Tuesday, September 24, 2013

Twelfth Sunday After Pentecost

Genesis 15.1-6
Psalm 33.12-22
Hebrews 11.1-3, 8-16
Luke 12.32-40
            
Many of us carry around devices that can tell us what’s happening on the other side of the earth, and send pictures, whenever we want to know. You can find out what your bank balance is or how much money you owe with a few taps on the screen. If you’re worried about your health, there are plenty of opportunities to find out what your risk factors are for one disease or another and get advice on what you can do about it. If you’re looking for sources of anxiety, you have an excellent selection at your fingertips and if what you fear seems beyond your control, there’s a whole chorus of voices out there that will explain how you had a hand in it –  maybe by not saving enough, planning ahead or living in a healthy manner. It won’t be long before you’ll have some guilt to go along with the anxiety. If life in time and space is all you see, there will always be something you missed out on or didn’t prepare for. There will always be someone better off. There will always be something to fear.
          In the story of God’s mighty acts in human history it’s very different. People receive blessings they’ve never come close to earning or deserving. Abraham and Sarah, senior citizen parents, become the mother and father of an entire nation of God’s people. All they ever really do is believe that what they do not see or build or control could be true and real because God promises it.
          In today’s gospel lesson Jesus tells his disciples the same thing – it is God’s pleasure to give them the kingdom. Luke writes in the early second century – fifty years after Paul and nearly eighty years after Jesus’ crucifixion. Underlying Paul’s letters is the fervent belief that Jesus’ return was imminent. You can imagine how such a conviction would change the thoughts and actions of a community that held it in common as the most profound element of their identity. Luke’s audience has had decades to consider that the expectations of their forbears have not been realized. The centrality of Jesus to their faith is still very real, but they’ve come to think differently about what it means and how their lives are to reflect it. They still believe that God will self-reveal to the world again in the person of Jesus but they are faced with the challenge of living out that belief in the unspecified interval of time until it becomes reality. That’s a more difficult way to wait than the innocent expectancy of Christian communities half a century earlier. Doubt creeps in, believers are in a position to reply to the skepticism of those outside the community who challenge their faith and seem to live more easily and comfortably unencumbered by it. Jesus tells them do not worry – it is God’s pleasure to give them the kingdom. Live your lives in a manner that reflects what you believe to be true. For Jesus that challenge frequently points toward our relationship with the material aspects of life – wealth and possessions. The things that we are taught to value because they secure our existence and free us from anxiety are the things that Jesus frequently advises his followers to let go. In today’s gospel lesson he advises them to sell what they own and give the money away.

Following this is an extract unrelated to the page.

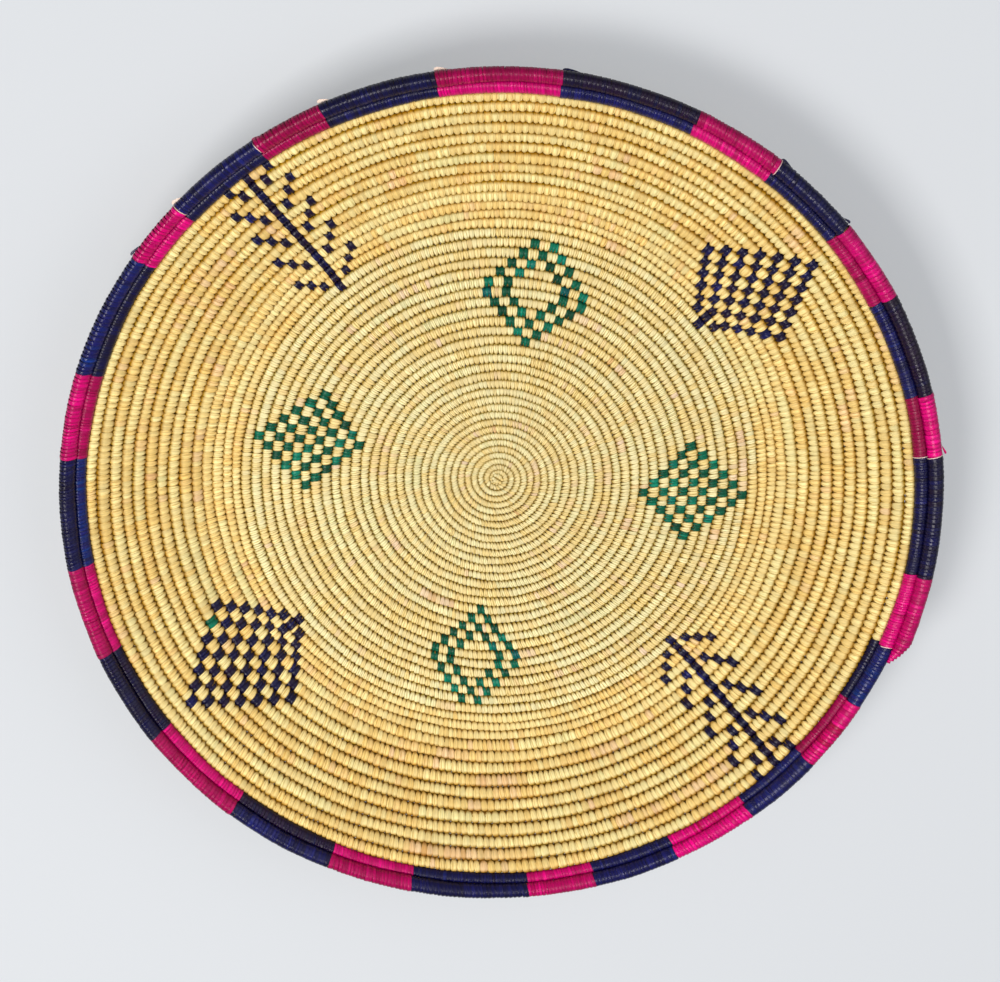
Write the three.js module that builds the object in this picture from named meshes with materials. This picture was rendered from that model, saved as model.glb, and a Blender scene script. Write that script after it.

          There are Christians who have done that literally in a time closer to our own. They made vows and lived in religious communities devoting their lives to service and prayer, neither owning nor earning anything for themselves. Even those communities are changing. Nuns go out and get jobs now. Their paychecks go to their communities, frequently to support elderly, retired members. Monastic orders have developed new models in which their members take vows but live, not in cloistered communities, but in their own homes. They follow a rule of life in which prayer and service are emphasized, but they are also obliged to earn a living, and possibly support a family.

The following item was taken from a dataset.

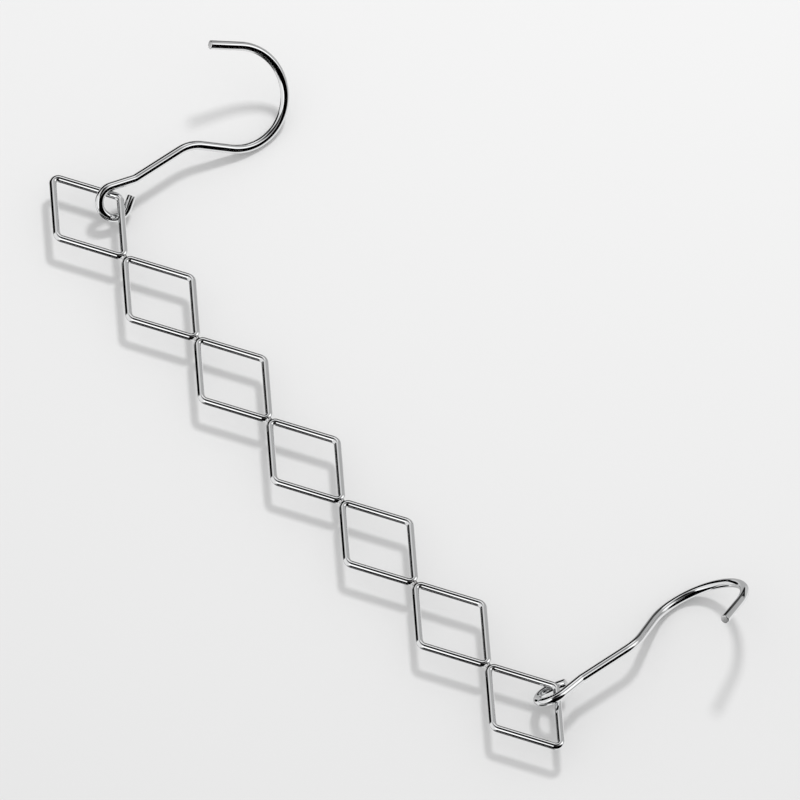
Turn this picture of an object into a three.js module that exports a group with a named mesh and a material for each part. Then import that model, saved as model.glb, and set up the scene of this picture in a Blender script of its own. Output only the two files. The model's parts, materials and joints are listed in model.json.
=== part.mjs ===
// Multi-hole clothes hanger of bright plated steel wire.
// A straight strip of diamond rings, welded corner to corner, is carried by two question-mark hooks.
// Each hook ends in an open eye that links loosely round the side corner of an end diamond.
// Millimetres, +Z up. X runs along the strip and Y across it, towards the hooks.
// The strip is level, both hooks lean until their bows lie on the surface under it, and the origin is
// on that surface, in the middle of the whole outline.

import * as THREE from 'three';

const degrees = THREE.MathUtils.degToRad;

// Strip of diamonds
const diamondCount = 7;
const diamondPitch = 48.3; // from centre to centre along the strip
const diamondEndAngle = degrees(66.3); // between the wires at a welded corner
const ringWire = 3; // diameter
const ringEndBend = 2.1; // bend radius of the welded end corners, on the wire's centre line
const ringSideBend = 3.0; // bend radius of the free side corners, on the wire's centre line
const weldGap = 0.3; // between the outer faces of two rings, where the weld draws them together
const stripHeight = 9.7; // from the surface up to the rings' centre plane

// Hook, along the wire's centre line in the order of its bends, from the cut end of the eye
const hookWire = 3.6; // diameter
const eyeTail = 4.9; // straight cut end that leaves the eye open
const eyeRadius = 6.4;
const eyeSweep = degrees(234);
const eyeLeg = 10.4; // straight from the eye to the heel
const heelRadius = 5.6;
const heelAngle = degrees(14.3);
const shankLength = 21.7;
const neckRadius = 15.8;
const neckAngle = degrees(36.8);
const neckLeg = 13.1; // straight from the neck to the bow
const bowRadius = 20.8;
const bowSweep = degrees(184);
const tipLength = 13.6;
const cutChamfer = 0.35; // on both cut ends of the wire

// Link between an eye and a corner: the least gap between the two wires, and how far each eye has
// drifted from the middle of the corner, as a share of the way to where it bears on the ring's wire
const linkClearance = 0.3;
const hookPlaces = [
  { name: 'hook_1', diamond: 1, leansTo: 1, driftHeading: degrees(-58), driftShare: 0.8 },
  { name: 'hook_2', diamond: diamondCount, leansTo: -1, driftHeading: degrees(-20), driftShare: 1 },
];

// Facets
const sectionSides = 12;
const bendStep = degrees(10);
const seatStep = degrees(3); // between the points round the eye where its gap to the corner is measured

// How closely the seat of an eye is found, as a share of the link clearance
const seatErrorShare = 0.03;

const plating = {
  ring: new THREE.MeshStandardMaterial({ color: 0xc9ccd0, roughness: 0.12, metalness: 1 }),
  hook: new THREE.MeshStandardMaterial({ color: 0xc4c7cc, roughness: 0.1, metalness: 1 }),
};

// A wire's centre line in its own plane, as a bending machine makes it: each station holds a point and
// the heading of the wire there. A positive angle bends the wire to the left.
class WireWalk {
  constructor(x, y, heading) {
    this.stations = [{ x, y, heading }];
  }

  straight(length) {
    const { x, y, heading } = this.stations.at(-1);
    this.stations.push({ x: x + length * Math.cos(heading), y: y + length * Math.sin(heading), heading });
    return this;
  }

  bend(radius, angle) {
    const { x, y, heading } = this.stations.at(-1);
    const side = Math.sign(angle);
    const centreX = x - side * radius * Math.sin(heading);
    const centreY = y + side * radius * Math.cos(heading);
    const steps = Math.ceil(Math.abs(angle) / bendStep);
    for (let step = 1; step <= steps; step += 1) {
      const turned = heading + (angle * step) / steps;
      this.stations.push({
        x: centreX + side * radius * Math.sin(turned),
        y: centreY - side * radius * Math.cos(turned),
        heading: turned,
      });
    }
    return this;
  }
}

// Section of the wire at a station: a polygon whose flats stand at the wire's true radius, with one
// flat to each side of the wire and one to each face of its plane. An inset narrows a cut end, and
// along moves the section on from its station.
function wireSection({ x, y, heading }, radius, along = 0, inset = 0) {
  const left = new THREE.Vector3(-Math.sin(heading), Math.cos(heading), 0);
  const centre = new THREE.Vector3(x + along * Math.cos(heading), y + along * Math.sin(heading), 0);
  const cornerRadius = (radius - inset) / Math.cos(Math.PI / sectionSides);
  const points = [];
  for (let side = 0; side < sectionSides; side += 1) {
    const angle = ((side + 0.5) * 2 * Math.PI) / sectionSides;
    const point = centre.clone().addScaledVector(left, cornerRadius * Math.cos(angle));
    point.z += cornerRadius * Math.sin(angle);
    points.push(point);
  }
  return { centre, points };
}

// Solid through a list of sections, closed on itself or capped at both ends
function solidThrough(sections, closed) {
  const positions = sections.flatMap(({ points }) => points.flatMap((point) => point.toArray()));
  const faces = [];
  const spans = closed ? sections.length : sections.length - 1;
  for (let span = 0; span < spans; span += 1) {
    const near = span * sectionSides;
    const far = ((span + 1) % sections.length) * sectionSides;
    for (let side = 0; side < sectionSides; side += 1) {
      const next = (side + 1) % sectionSides;
      faces.push(near + side, near + next, far + next, near + side, far + next, far + side);
    }
  }
  if (!closed) {
    const last = (sections.length - 1) * sectionSides;
    const startCentre = sections.length * sectionSides;
    positions.push(...sections[0].centre.toArray(), ...sections.at(-1).centre.toArray());
    for (let side = 0; side < sectionSides; side += 1) {
      const next = (side + 1) % sectionSides;
      faces.push(startCentre, next, side, startCentre + 1, last + side, last + next);
    }
  }
  const geometry = new THREE.BufferGeometry();
  geometry.setAttribute('position', new THREE.Float32BufferAttribute(positions, 3));
  geometry.setIndex(faces);
  geometry.computeVertexNormals();
  return geometry;
}

// Half angle and reach of a diamond. The reach is from its centre to the sharp end corner of the wire's
// centre line, so that the outer faces of the rounded corners stand half the weld gap short of half
// the pitch.
const endHalfAngle = diamondEndAngle / 2;
const cornerSetback = ringEndBend * (1 / Math.sin(endHalfAngle) - 1);
const diamondReach = (diamondPitch - weldGap) / 2 - ringWire / 2 + cornerSetback;
const diamondSide = diamondReach / Math.cos(endHalfAngle);
const diamondHalfWidth = diamondReach * Math.tan(endHalfAngle);
const sideCornerSetback = ringSideBend * (1 / Math.cos(endHalfAngle) - 1);

// One diamond: four straights, two blunt side corners and two sharp end corners
function ringWalk() {
  const endTangent = ringEndBend / Math.tan(endHalfAngle);
  const sideTangent = ringSideBend * Math.tan(endHalfAngle);
  const straight = diamondSide - endTangent - sideTangent;
  const startX = endTangent * Math.cos(endHalfAngle) - diamondReach;
  const walk = new WireWalk(startX, -endTangent * Math.sin(endHalfAngle), -endHalfAngle);
  for (let half = 0; half < 2; half += 1) {
    walk.straight(straight).bend(ringSideBend, diamondEndAngle);
    walk.straight(straight).bend(ringEndBend, Math.PI - diamondEndAngle);
  }
  walk.stations.pop();
  return walk;
}

function ringGeometry() {
  const sections = ringWalk().stations.map((station) => wireSection(station, ringWire / 2));
  return solidThrough(sections, true);
}

// One hook, with its eye's centre at the origin and its shank along +Y
function hookWalk() {
  const startHeading = Math.PI / 2 - heelAngle + eyeSweep;
  const startX = -eyeRadius * Math.sin(startHeading) - eyeTail * Math.cos(startHeading);
  const startY = eyeRadius * Math.cos(startHeading) - eyeTail * Math.sin(startHeading);
  return new WireWalk(startX, startY, startHeading)
    .straight(eyeTail)
    .bend(eyeRadius, -eyeSweep)
    .straight(eyeLeg)
    .bend(heelRadius, heelAngle)
    .straight(shankLength)
    .bend(neckRadius, -neckAngle)
    .straight(neckLeg)
    .bend(bowRadius, bowSweep)
    .straight(tipLength);
}

function hookGeometry() {
  const { stations } = hookWalk();
  const radius = hookWire / 2;
  const sections = stations.slice(1, -1).map((station) => wireSection(station, radius));
  sections.unshift(
    wireSection(stations[0], radius, 0, cutChamfer),
    wireSection(stations[0], radius, cutChamfer),
  );
  sections.push(
    wireSection(stations.at(-1), radius, -cutChamfer),
    wireSection(stations.at(-1), radius, 0, cutChamfer),
  );
  return solidThrough(sections, false);
}

// Lean of both hooks about their shanks: the bow goes down until it lies on the surface
const bowReach = Math.max(...hookWalk().stations.map(({ x }) => x));
const lean = Math.asin((stripHeight - hookWire / 2) / bowReach);

// Distance from a point to the centre line of a diamond, both in the diamond's own frame
function distanceToRing(point, corners) {
  let least = Infinity;
  corners.forEach((corner, index) => {
    const side = new THREE.Line3(corner, corners[(index + 1) % corners.length]);
    const nearest = side.closestPointToPoint(point, true, new THREE.Vector3());
    least = Math.min(least, nearest.distanceTo(point));
  });
  return least;
}

// Least gap between the turning eye and the ring's wire, for an eye centred at a given place
function eyeGap(centre, turn, corners) {
  let least = Infinity;
  for (let angle = 0; angle < 2 * Math.PI; angle += seatStep) {
    const point = new THREE.Vector3(eyeRadius * Math.cos(angle), eyeRadius * Math.sin(angle), 0);
    point.applyEuler(turn).add(centre);
    least = Math.min(least, distanceToRing(point, corners));
  }
  return least - (hookWire + ringWire) / 2;
}

// Halves the stretch from 0 to a length until nothing is left between the furthest place that suits
// and the first that doesn't
function furthest(length, suits) {
  let near = 0;
  let far = length;
  let middle = far / 2;
  while (near < middle && middle < far) {
    if (suits(middle)) {
      near = middle;
    } else {
      far = middle;
    }
    middle = (near + far) / 2;
  }
  return near;
}

const seatError = seatErrorShare * linkClearance;

// Distance that an eye can drift before it bears on the ring's wire. Each step takes up the gap that
// is left, so that the eye can't pass through the wire.
function driftToBearing(gapAfter) {
  let distance = 0;
  let left = gapAfter(distance) - linkClearance;
  while (left > seatError && distance < eyeRadius) {
    distance += left;
    left = gapAfter(distance) - linkClearance;
  }
  return distance;
}

// Centre of an eye in its diamond's frame. The middle of its play is where the gap all round is
// widest, and it drifts from there until the two wires are the link clearance apart.
function seatedEye(turn, driftHeading, driftShare) {
  const corners = ringWalk().stations.map(({ x, y }) => new THREE.Vector3(x, y, 0));
  const apex = diamondHalfWidth - sideCornerSetback;
  const inset = (depth) => new THREE.Vector3(0, apex - depth, 0);
  const gapAt = (depth) => eyeGap(inset(depth), turn, corners);
  const middle = inset(furthest(eyeRadius, (depth) => gapAt(depth + seatError) > gapAt(depth)));
  const along = new THREE.Vector3(Math.cos(driftHeading), Math.sin(driftHeading), 0);
  const drifted = (distance) => middle.clone().addScaledVector(along, distance);
  const bearing = driftToBearing((distance) => eyeGap(drifted(distance), turn, corners));
  return drifted(driftShare * bearing);
}

const diamondX = (diamond) => (diamond - (diamondCount + 1) / 2) * diamondPitch;

function buildStrip() {
  const strip = new THREE.Group();
  for (let diamond = 1; diamond <= diamondCount; diamond += 1) {
    const ring = new THREE.Mesh(ringGeometry(), plating.ring);
    ring.name = `diamond_ring_${diamond}`;
    ring.position.x = diamondX(diamond);
    strip.add(ring);
  }
  strip.position.z = stripHeight;
  return strip;
}

// A hook on its diamond. The group's origin is the eye's centre, which the hook turns about.
function buildHook({ name, diamond, leansTo, driftHeading, driftShare }) {
  const pivot = new THREE.Group();
  pivot.rotation.y = leansTo > 0 ? lean : Math.PI - lean;
  pivot.position.copy(seatedEye(pivot.rotation, driftHeading, driftShare));
  pivot.position.x += diamondX(diamond);
  pivot.position.z += stripHeight;
  const hook = new THREE.Mesh(hookGeometry(), plating.hook);
  hook.name = name;
  pivot.add(hook);
  return pivot;
}

// Moves the finished hanger so that the origin is under the middle of its outline, on the surface
function centreOnSurface(hanger) {
  const outline = new THREE.Box3().setFromObject(hanger, true);
  const middle = outline.getCenter(new THREE.Vector3());
  hanger.position.set(-middle.x, -middle.y, -outline.min.z);
  return hanger;
}

const hanger = new THREE.Group();
hanger.add(buildStrip(), ...hookPlaces.map(buildHook));

export default centreOnSurface(hanger);
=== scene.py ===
"""Multi-hole clothes hanger of bright plated wire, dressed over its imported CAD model.

Seven diamond rings, welded corner to corner into a level strip, and two question-mark hooks whose open
eyes link round the side corners of the end diamonds. All lengths are metres, in the CAD model's frame.
"""

import json
import logging
import math
from dataclasses import dataclass, field
from enum import Enum
import bmesh
import bpy
from mathutils import Matrix, Vector

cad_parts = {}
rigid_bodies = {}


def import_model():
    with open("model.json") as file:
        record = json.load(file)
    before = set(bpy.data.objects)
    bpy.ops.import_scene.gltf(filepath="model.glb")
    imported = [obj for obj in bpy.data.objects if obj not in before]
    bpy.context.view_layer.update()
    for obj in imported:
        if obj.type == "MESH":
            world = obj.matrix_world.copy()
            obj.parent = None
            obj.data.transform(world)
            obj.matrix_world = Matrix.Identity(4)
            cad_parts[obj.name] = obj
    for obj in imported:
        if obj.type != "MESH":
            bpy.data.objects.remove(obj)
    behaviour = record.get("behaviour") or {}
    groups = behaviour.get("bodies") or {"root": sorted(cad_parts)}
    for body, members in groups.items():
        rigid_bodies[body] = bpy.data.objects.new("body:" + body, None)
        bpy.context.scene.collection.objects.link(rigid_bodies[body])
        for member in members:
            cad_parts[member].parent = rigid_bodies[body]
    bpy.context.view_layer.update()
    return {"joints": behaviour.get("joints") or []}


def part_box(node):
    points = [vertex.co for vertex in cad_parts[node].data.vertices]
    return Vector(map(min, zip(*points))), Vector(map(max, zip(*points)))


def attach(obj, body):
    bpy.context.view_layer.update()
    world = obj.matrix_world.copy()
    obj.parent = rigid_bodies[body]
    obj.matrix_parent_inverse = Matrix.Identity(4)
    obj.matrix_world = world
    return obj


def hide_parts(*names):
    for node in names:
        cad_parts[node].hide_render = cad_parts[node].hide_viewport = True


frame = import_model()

MM = 0.001
WIRE_PLACE = "drawn_wire"
QUAD_CORNERS = 4
log = logging.getLogger("hanger")


# Wire work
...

          Today’s lessons focus on the importance of faith to our identity – the belief in the truth of what we cannot see and what has not yet been fully realized. Luke’s audience had waited a few decades for God’s great self-revelation. For us, two millennia have passed since the events of Jesus’ life, death and resurrection. Luke mediated the culture and sacred literature of the Jews to an audience of gentiles. The symbols and motifs of that culture may have been unknown and a bit odd to the Christians in Thessalonica or Corinth, but in the second century neither Jew nor Greek had seen photographs of the earth taken from space or used the Internet.  We read the sacred literature they adopted and created across a vast distance of time, space and culture. The knowledge gained in the 2,000 years since Luke wrote allows us to think in terms of what that could mean for believers who seek to honor those writings faithfully in very different times and places from the ones in which they were written.  We live in a culture that is averse to risk and devoted to the idea of a proven track record. We are encouraged to go with the sure thing and to protect ourselves against the possibility that our plans and expectations will not be fulfilled. And yet we still gather together to hear the words of Jesus telling us that it is God’s pleasure to give us the kingdom.

          One of the things we have come to believe in the two millennia since those words were written, is that we have a part in building that kingdom. We will not bring about its full realization, but the belief that we have a hand in its creation is central to who we are. Very few people are able literally to sell all they have and live lives devoted to prayer and expectation of Jesus’ return. We could interpret that as a sign of Christianity’s failure or we could re-imagine what it means to live out the kind of hopeful expectation that Jesus commends to his hearers in this gospel lesson. Will we live expectantly in hope or with fearful anxiety? What will we do while we wait?